Lindsay A. Rutter†, Abhishek Sharma†, Ian Seet, David Obeh Alobo, An Goto, and Leroy Cronin*
School of Chemistry, University of Glasgow, University Avenue, Glasgow G12 8QQ, UK. *Corresponding author Email: Lee.Cronin@glasgow.ac.uk †Equal contribution
Abstract Detecting life beyond Earth requires biosignatures that do not depend on the chemistry of known organisms. Molecular assembly (MA), derived from Assembly Theory (AT), quantifies how difficult it is to build a molecule from basic building blocks, linking complexity directly to selection and evolution. Here, we show that MA can serve as a universal, experimentally measurable biosignature that is both interpretable and experimentally measurable. Unlike information-theoretic measures, MA can be inferred directly from mass spectrometry data without structural elucidation. We demonstrate this using a machine learning model trained on standardised single-stage (MS¹) spectra, which predicts MA with three-fold lower error than baseline methods.
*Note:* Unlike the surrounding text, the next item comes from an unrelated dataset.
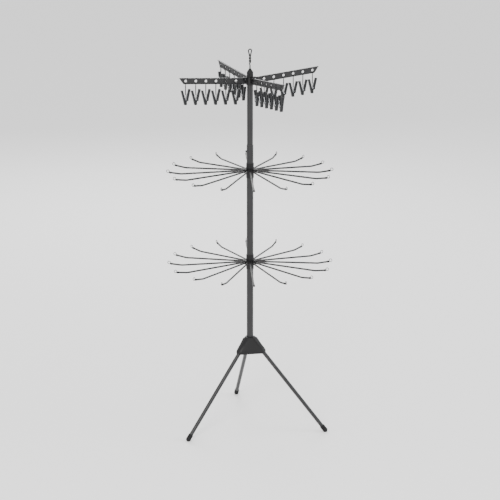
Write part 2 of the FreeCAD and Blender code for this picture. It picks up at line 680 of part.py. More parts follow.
# ---------------------------------------------------------------- top cap and hook
straightTop = "(%s + capStraight)" % CORE_TOP
cavityTop = "(%s + capCavity)" % CORE_TOP
cavityRadius = "(%s + 2 * movingGap)" % HEAD_RADIUS
shaftHole = "(%s + runningGap)" % SHAFT_RADIUS
neckRadius = "(%s + capNeckWall)" % SHAFT_RADIUS
node(turned("cap", [
    (UPPER_BORE, CORE_TOP + " - capPlug"), (UPPER_BORE, CORE_TOP), (CAP_RADIUS, CORE_TOP),
    (CAP_RADIUS, straightTop), (neckRadius, SHOULDER_TOP), (neckRadius, SHOULDER_TOP + " + capNeck"),
    (shaftHole, SHOULDER_TOP + " + capNeck"), (shaftHole, cavityTop), (cavityRadius, cavityTop),
    (cavityRadius, CORE_TOP + " - capPlug"),
]), "top_cap")

headBottom = "(%s - movingGap - hookHead)" % cavityTop
loopBottom = "(%s + hookRise - loopHeight)" % SHOULDER_TOP

# the loop above its crossing: two straight sides and a round that meets them
loopRadius = "((loopWidth - hookWire) / 2)"
loopCentre = "(loopHeight - loopWidth / 2)"
lean = "asin(%s / %s)" % (loopRadius, loopCentre)
sideLength = "%s * cos(%s)" % (loopCentre, lean)
wireSize = "hookWire / 2"
loopRound = torus("hook_round", loopRadius, wireSize,
                  place("0", "0", "%s + %s" % (loopBottom, loopCentre), ("1; 0; 0", "90"))
                  + " * " + about("-" + lean))
bind(loopRound, Angle3="180 deg + 2 * " + lean)
node(fuse("hook_solid",
          cylinder("hook_head", HEAD_RADIUS, "hookHead", place(z=headBottom)),
          cylinder("hook_shaft", SHAFT_RADIUS, "%s - %s" % (loopBottom, headBottom), place(z=headBottom)),
          cylinder("hook_twist", "twistDiameter / 2", "twistLength", place(z=loopBottom + " - twistLength")),
          primitive("Sphere", "hook_bump", place(z=loopBottom), Radius="hookBump"),
          cylinder("hook_side_left", wireSize, sideLength,
                   place(z=loopBottom, turn=("0; 1; 0", "-" + lean))),
          cylinder("hook_side_right", wireSize, sideLength,
                   place(z=loopBottom, turn=("0; 1; 0", lean))),
          loopRound),
     "hanging_hook")

# ---------------------------------------------------------------- check and write
doc.recompute()
for thing in doc.Objects:
    if "Invalid" in thing.State or "Error" in thing.State:
        raise RuntimeError("%s did not build: %s" % (thing.Name, thing.State))
names = [part.Label for part in subParts]
if len(set(names)) != len(names) or len(names) > 60:
    raise RuntimeError("sub-part names repeat or are too many: %d" % len(names))
for part in subParts:
    if part.Shape.isNull() or not part.Shape.isValid() or not part.Shape.Solids:
        raise RuntimeError("%s has no sound shape" % part.Label)

os.makedirs("parts", exist_ok=True)
for part in subParts:
    part.Shape.exportStep("parts/%s.step" % part.Label)
print("wrote %d sub-parts" % len(subParts))
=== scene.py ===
import json
import math

import bmesh
import bpy
from mathutils import Matrix, Vector


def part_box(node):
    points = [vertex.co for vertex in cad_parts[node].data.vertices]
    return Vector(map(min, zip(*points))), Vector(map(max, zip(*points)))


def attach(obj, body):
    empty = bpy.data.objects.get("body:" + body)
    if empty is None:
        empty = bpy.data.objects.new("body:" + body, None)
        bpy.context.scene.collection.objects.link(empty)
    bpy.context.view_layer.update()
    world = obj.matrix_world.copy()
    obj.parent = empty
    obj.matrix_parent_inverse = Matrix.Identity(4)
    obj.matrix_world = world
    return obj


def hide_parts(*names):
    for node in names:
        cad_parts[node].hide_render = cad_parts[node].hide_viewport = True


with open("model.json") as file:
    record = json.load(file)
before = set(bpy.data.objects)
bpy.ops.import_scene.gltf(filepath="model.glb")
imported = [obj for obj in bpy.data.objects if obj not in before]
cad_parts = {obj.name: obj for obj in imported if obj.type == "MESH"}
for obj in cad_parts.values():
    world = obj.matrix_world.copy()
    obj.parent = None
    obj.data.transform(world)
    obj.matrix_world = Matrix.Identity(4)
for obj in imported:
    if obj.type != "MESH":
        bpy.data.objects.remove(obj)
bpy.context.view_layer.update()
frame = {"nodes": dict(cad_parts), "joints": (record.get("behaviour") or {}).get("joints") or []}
mm = 0.001
joints = {joint["name"]: joint for joint in frame["joints"]}
scene = bpy.context.scene
print("stage: frame loaded,", len(frame["nodes"]), "nodes")


cameraSet = {
    "azimuth": 25.4,        # degrees round the pole, towards -X
    "distance": 6.97,       # metres from the pole's axis
    "height": 2.779,
    "pitch": 16.156,        # degrees below the horizon
    "lens": 126.44,
}


def placeCamera():
    turn = math.radians(cameraSet["azimuth"])
    data = bpy.data.cameras.new("camera")
    data.lens = cameraSet["lens"]
    data.sensor_width = 36
    camera = bpy.data.objects.new("camera", data)
    scene.collection.objects.link(camera)
    away = cameraSet["distance"]
    camera.location = (-away * math.sin(turn), -away * math.cos(turn), cameraSet["height"])
    camera.rotation_euler = (math.radians(90 - cameraSet["pitch"]), 0, -turn)
    scene.camera = camera


def addLight(name, place, aim, size, power, colour):
    data = bpy.data.lights.new(name, "AREA")
    data.shape = "DISK"
    data.size = size
    data.energy = power
    data.color = colour
    lamp = bpy.data.objects.new(name, data)
    lamp.location = place
    lamp.rotation_euler = (Vector(aim) - Vector(place)).to_track_quat("-Z", "Y").to_euler()
    scene.collection.objects.link(lamp)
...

Simulated multi-stage (MSⁿ) data reveal that small instrumental variations can double prediction error, highlighting the importance of calibration. These findings establish molecular assembly as a physically grounded, quantifiable biosignature measurable by mass spectrometry whose interpretation depends on careful control of instrumental effects, offering a scalable route to life detection on future planetary missions.